Sammeln und vorsortieren - das sind die Hauptaufgaben der insgesamt 20 Wertstoffmarkt-Mitarbeiter und der sieben jungen Leute, die zur „Fachkraft Kreislauf- und Ressourcenwirtschaft“ ausgebildet werden. Je sortenreiner die Wertstoffe sind, desto mehr Geld gibt’s.

Ein bisschen hat das was von Sisyphos-Arbeit: Die riesigen Schredder im nicht offen zugänglichen Bereich schreddern an fünf Tagen die Woche von 6 bis 21 Uhr Schrankwände und Tische - aber der riesige Berg, er wird einfach nicht kleiner. Jänicke schmunzelt und zuckt mit den Achseln: „Das ist unser Geschäft.“

Sammeln, trennen, sortieren, wiederverwerten - das ist längst ein hochtechnologisierter Prozess. Aber manches geschieht doch noch von Hand: Computer und Elektrogeräte müssen auseinandergeschraubt werden, um bestimmte Geräteteile zu gewinnen.

Und die Zukunft? „In 50 Jahren werden wir nicht mehr über Abfall reden“, sagt Jänicke. Sondern? „Über Wertstoffe.“ Die Ressourcen, sie werden knapper, da beißt die Maus keinen Faden ab. Und je knapper sie werden, umso wertvoller wird auch das, was wir heute immer noch Müll nennen.

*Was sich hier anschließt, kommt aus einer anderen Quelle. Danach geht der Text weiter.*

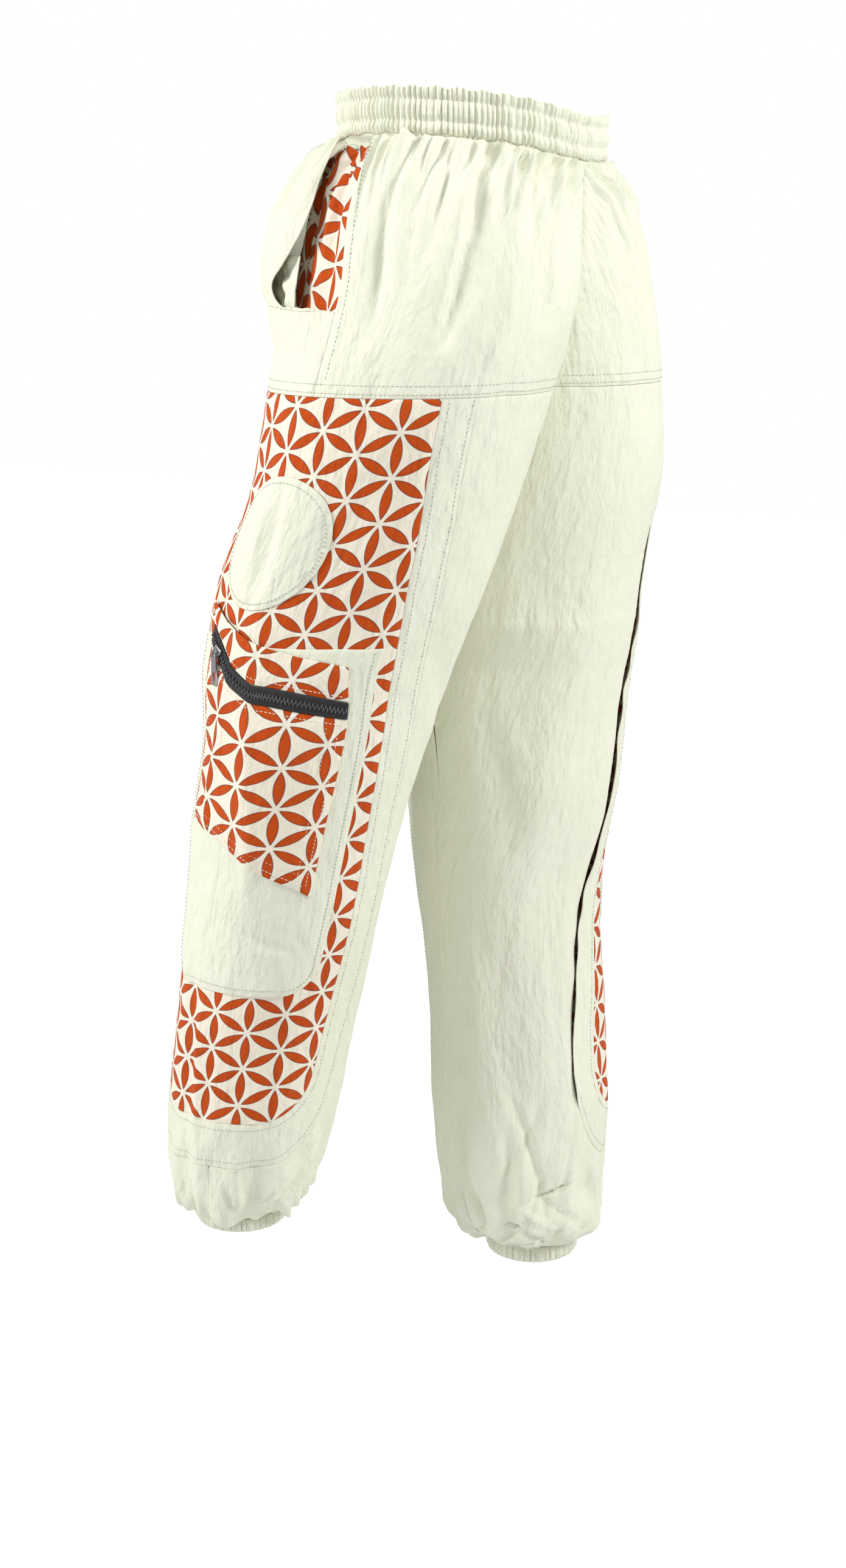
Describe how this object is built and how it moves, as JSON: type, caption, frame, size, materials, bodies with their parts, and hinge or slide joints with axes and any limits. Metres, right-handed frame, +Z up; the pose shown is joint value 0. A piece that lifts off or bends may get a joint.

Jänicke nennt als Beispiele das Papier und das Glas. „Beides würde heutzutage doch niemand mehr als Müll bezeichnen. So wird es auch mit anderen Wertstoffen.“

Jänicke kann sich gut vorstellen, dass in Zukunft sogar uralte Müll-Deponien aus den 1950er oder 1960er Jahren wieder interessant werden. Wer weiß, vielleicht heben wir sie eines Tages wieder aus - um all jene Wertstoffe zu gewinnen, die einst Müll waren. (mz)

Das kommt alles in den Schredder: Holz wird gleich vor Ort kleingehäckselt; der Sperrmüll (vorne) kommt nach Lochau.
Das kommt alles in den Schredder: Holz wird gleich vor Ort kleingehäckselt; der Sperrmüll (vorne) kommt nach Lochau.